:: Dataset section

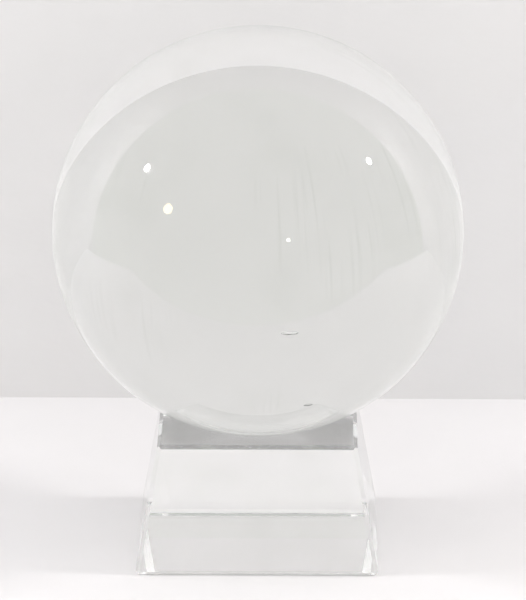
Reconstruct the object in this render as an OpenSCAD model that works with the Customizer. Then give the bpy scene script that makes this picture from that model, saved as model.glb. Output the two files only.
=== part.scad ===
// Crystal ball on a clear glass stand.
// A solid optical-glass sphere rests loose in a shallow dish ground into the top of a solid glass
// block, cut as a truncated rectangular pyramid with every edge bevelled and polished.
// Units: mm. +Z is up, the stand's wide side runs along X, and the origin is the middle of its
// underside, so the ball's centre is on the Z axis.

/* [Ball] */
// Diameter of the ball
ball_d = 100; // [60:1:150]

/* [Stand] */
// Width of the stand's foot, left to right
foot_w = 59.5; // [50:0.5:90]
// Depth of the stand's foot, front to back
foot_d = 49.5; // [46:0.5:80]
// Height of the stand
stand_h = 31.9; // [20:0.1:50]
// How far each side leans in between the foot and the top
side_lean = 5.5; // [1:0.1:7]
// Width of the bevel round the top face, measured along the faces it joins
top_bevel = 0.8; // [0.3:0.1:2]
// Width of the bevel round the foot, measured along the faces it joins
foot_bevel = 0.9; // [0.3:0.1:2]
// Width of the bevel down each of the four leaning corners, measured along the faces it joins
corner_bevel = 1; // [0.5:0.1:3]

/* [Seat] */
// How far the bottom of the ball sits below the stand's top face
seat_sink = 1.4; // [0.8:0.1:3]
// Air gap between the ball and the ground dish
seat_gap = 0.2; // [0.15:0.05:0.3]

/* [Hidden] */
$fn = 96;

ball_r = ball_d / 2;
// Height of the ball's centre above the surface that the stand rests on
ball_z = stand_h + ball_r - seat_sink;
// Half sizes of the foot, across X and across Y
foot_half = [foot_w / 2, foot_d / 2];
// Size of a cutting block, larger than the whole stand
cutter = 2 * (foot_w + foot_d + stand_h);

// Outward normals of the block's flat sides
up = [0, 0, 1];
down = [0, 0, -1];
lean_angle = atan(side_lean / stand_h);
function side_normal(turn) = [cos(turn) * cos(lean_angle), sin(turn) * cos(lean_angle), sin(lean_angle)];
// Half size of the foot towards a side: sides 0 and 180 face along X, sides 90 and 270 along Y
function half_towards(turn) = foot_half[(turn / 90) % 2];
// A point on the foot's edge or the top's edge, in the middle of a side
function foot_point(turn) = half_towards(turn) * [cos(turn), sin(turn), 0];
function top_point(turn) = (half_towards(turn) - side_lean) * [cos(turn), sin(turn), 0] + stand_h * up;
// The foot's corner between a side and the next one round
function foot_corner(turn) = foot_point(turn) + foot_point(turn + 90);

function unit(v) = v / norm(v);
// Sine of half the angle between two unit normals, for an edge that they share
function half_sine(n1, n2) = norm(n1 - n2) / 2;

// Removes everything beyond the plane through a point, with the given outward normal
module cut_beyond(normal, point) {
    n = unit(normal);
    rotate([0, acos(n[2]), atan2(n[1], n[0])])
        translate([-cutter / 2, -cutter / 2, n * point])
            cube(cutter);
}

// Removes the sharp edge between two faces, given their normals, a point on the edge and how far
// the bevel reaches along each face
module cut_edge(n1, n2, point, bevel) {
    n = unit(n1 + n2);
    cut_beyond(n, point - n * bevel * half_sine(n1, n2));
}

// The stand's block, before the seat is ground into it
module bevelled_block() {
    difference() {
        translate([-foot_w / 2, -foot_d / 2, 0])
            cube([foot_w, foot_d, stand_h]);
        for (turn = [0 : 90 : 270]) {
            side = side_normal(turn);
            cut_beyond(side, foot_point(turn));
            cut_edge(side, up, top_point(turn), top_bevel);
            cut_edge(side, down, foot_point(turn), foot_bevel);
            cut_edge(side, side_normal(turn + 90), foot_corner(turn), corner_bevel);
        }
    }
}

module crystal_ball() {
    color([0.93, 0.95, 0.94, 0.45])
        translate([0, 0, ball_z])
            sphere(r = ball_r);
}

module stand() {
    color([0.86, 0.90, 0.88, 0.55])
        difference() {
            bevelled_block();
            translate([0, 0, ball_z])
                sphere(r = ball_r + seat_gap);
        }
}

crystal_ball();
stand();
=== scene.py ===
"""A clear glass ball on its cut glass stand, on a white table in front of a pale plaster board."""

import math

import bmesh
import bpy
from mathutils import Matrix, Vector


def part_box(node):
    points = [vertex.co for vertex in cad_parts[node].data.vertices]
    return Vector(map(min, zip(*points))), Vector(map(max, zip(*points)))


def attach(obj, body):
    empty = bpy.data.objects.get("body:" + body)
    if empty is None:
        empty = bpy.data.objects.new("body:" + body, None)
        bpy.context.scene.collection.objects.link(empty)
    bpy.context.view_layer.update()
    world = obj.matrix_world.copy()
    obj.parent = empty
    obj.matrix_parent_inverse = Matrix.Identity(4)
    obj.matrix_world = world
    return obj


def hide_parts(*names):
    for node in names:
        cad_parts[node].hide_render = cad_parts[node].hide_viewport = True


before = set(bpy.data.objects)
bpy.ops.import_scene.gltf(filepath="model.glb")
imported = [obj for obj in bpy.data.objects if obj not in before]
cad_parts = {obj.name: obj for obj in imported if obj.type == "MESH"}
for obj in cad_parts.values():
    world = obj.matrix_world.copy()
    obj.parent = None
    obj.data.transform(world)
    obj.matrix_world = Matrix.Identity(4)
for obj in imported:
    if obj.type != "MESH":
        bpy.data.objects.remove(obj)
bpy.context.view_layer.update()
MM = 0.001

# ---- Sizes and places, from the frame ----

ball_low, ball_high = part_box("crystal_ball")
BALL_RADIUS = (ball_high.z - ball_low.z) / 2
BALL_CENTRE = Vector((0, 0, (ball_high.z + ball_low.z) / 2))

# ---- Glass ----

GLASS_IOR = 1.5168
CLEAR = (1, 1, 1, 1)
# What smears, wipe marks and nicks let through
FILM = (0.92, 0.93, 0.915, 1)
# Tints, and absorption per metre of the colours that each tint leaves out
BALL_TINT = (0.75, 0.90, 0.74, 1)
BALL_DENSITY = 0.8
STAND_TINT = (0.86, 0.92, 0.88, 1)
STAND_DENSITY = 0.8
# Small bubbles left in the melt: place from the ball's centre, and half sizes
BUBBLES = [
    (Vector((7.0, -33.4, -10.8)) * MM, Vector((1.8, 0.4, 0.4)) * MM),
    (Vector((11.3, -29.5, -29.9)) * MM, Vector((1.0, 0.35, 0.35)) * MM),
]
# Marks on the ball: features per metre on each axis, and the noise levels where they start and end
BALL_SMEARS = (40, 40, 40)
BALL_SMEAR_LEVELS = (0.52, 0.75)
WIPE_PATCHES = (28, 28, 28)
WIPE_PATCH_LEVELS = (0.48, 0.60)
# Wipe streaks: features per radian round the ball on the first two axes, and per metre up it
WIPE_STREAKS = (40, 40, 25)
WIPE_STREAK_LEVELS = (0.54, 0.66)
BALL_WAVES = (55, 55, 55)
BALL_WAVE_HEIGHT = 0.006 * MM
WIPE_HEIGHT = 0.001 * MM
# Roughness that they add
BALL_SMEAR_HAZE = 0.012
WIPE_HAZE = 0.12
# Marks on the stand, in the same units
STAND_SMEARS = (60, 60, 60)
STAND_SMEAR_LEVELS = (0.50, 0.75)
STAND_WAVES = (70, 70, 70)
STAND_WAVE_HEIGHT = 0.003 * MM
NICKS = (2500, 2500, 2500)
NICK_LEVELS = (0.62, 0.72)
NICK_HEIGHT = 0.005 * MM
STAND_SMEAR_HAZE = 0.008
NICK_HAZE = 0.2
BEVEL_HAZE = 0.03
DISH_HAZE = 0.08
# The three parts of a normal, without their signs, add up to less than the first of these on the
# block's flats, and to more than the second on its bevels
BEVEL_SUMS = (1.28, 1.36)
# Air gap between the ball and its dish, and where the dish's finish fades out, past its surface
SEAT_GAP = 0.2 * MM
DISH_FADE = (0.02 * MM, 0.06 * MM)
# Width and height of one grinding ring in the dish
RING_WIDTH = 0.35 * MM
RING_HEIGHT = 0.001 * MM
# Fineness of the round meshes, as icosphere subdivisions
BALL_FINENESS = 7
BUBBLE_FINENESS = 4

# ---- The set ----

# Paper and plaster: colours, roughness, noise features per metre, and the height of their relief
PAPER_LIGHT = (0.675, 0.660, 0.672, 1)
PAPER_DARK = (0.655, 0.641, 0.652, 1)
PAPER_ROUGHNESS = 0.7
PAPER_MOTTLE = (60, 60, 60)
PAPER_TOOTH = (1400, 900, 1400)
PAPER_TOOTH_HEIGHT = 0.02 * MM
PLASTER_LIGHT = (0.692, 0.682, 0.686, 1)
PLASTER_DARK = (0.634, 0.624, 0.628, 1)
PLASTER_ROUGHNESS = 0.75
PLASTER_MOTTLE = (14, 14, 30)
PLASTER_TROWEL = (45, 45, 90)
PLASTER_TROWEL_HEIGHT = 0.25 * MM
# The table, and the round board centred on its back edge
TABLE_HALF_WIDTH = 435 * MM
TABLE_FRONT = -160 * MM
BOARD_BEHIND = 93.5 * MM
BOARD_RADIUS = 575 * MM
BOARD_SIDES = 120
FLOOR_REACH = 4000 * MM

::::

Return only the stretch of the material above from the line holding "ground into it" through the line holding "bpy.data.objects.remove(obj)", copied exactly.

### Full solution:
// The stand's block, before the seat is ground into it
module bevelled_block() {
    difference() {
        translate([-foot_w / 2, -foot_d / 2, 0])
            cube([foot_w, foot_d, stand_h]);
        for (turn = [0 : 90 : 270]) {
            side = side_normal(turn);
            cut_beyond(side, foot_point(turn));
            cut_edge(side, up, top_point(turn), top_bevel);
            cut_edge(side, down, foot_point(turn), foot_bevel);
            cut_edge(side, side_normal(turn + 90), foot_corner(turn), corner_bevel);
        }
    }
}

module crystal_ball() {
    color([0.93, 0.95, 0.94, 0.45])
        translate([0, 0, ball_z])
            sphere(r = ball_r);
}

module stand() {
    color([0.86, 0.90, 0.88, 0.55])
        difference() {
            bevelled_block();
            translate([0, 0, ball_z])
                sphere(r = ball_r + seat_gap);
        }
}

crystal_ball();
stand();
=== scene.py ===
"""A clear glass ball on its cut glass stand, on a white table in front of a pale plaster board."""

import math

import bmesh
import bpy
from mathutils import Matrix, Vector


def part_box(node):
    points = [vertex.co for vertex in cad_parts[node].data.vertices]
    return Vector(map(min, zip(*points))), Vector(map(max, zip(*points)))


def attach(obj, body):
    empty = bpy.data.objects.get("body:" + body)
    if empty is None:
        empty = bpy.data.objects.new("body:" + body, None)
        bpy.context.scene.collection.objects.link(empty)
    bpy.context.view_layer.update()
    world = obj.matrix_world.copy()
    obj.parent = empty
    obj.matrix_parent_inverse = Matrix.Identity(4)
    obj.matrix_world = world
    return obj


def hide_parts(*names):
    for node in names:
        cad_parts[node].hide_render = cad_parts[node].hide_viewport = True


before = set(bpy.data.objects)
bpy.ops.import_scene.gltf(filepath="model.glb")
imported = [obj for obj in bpy.data.objects if obj not in before]
cad_parts = {obj.name: obj for obj in imported if obj.type == "MESH"}
for obj in cad_parts.values():
    world = obj.matrix_world.copy()
    obj.parent = None
    obj.data.transform(world)
    obj.matrix_world = Matrix.Identity(4)
for obj in imported:
    if obj.type != "MESH":
        bpy.data.objects.remove(obj)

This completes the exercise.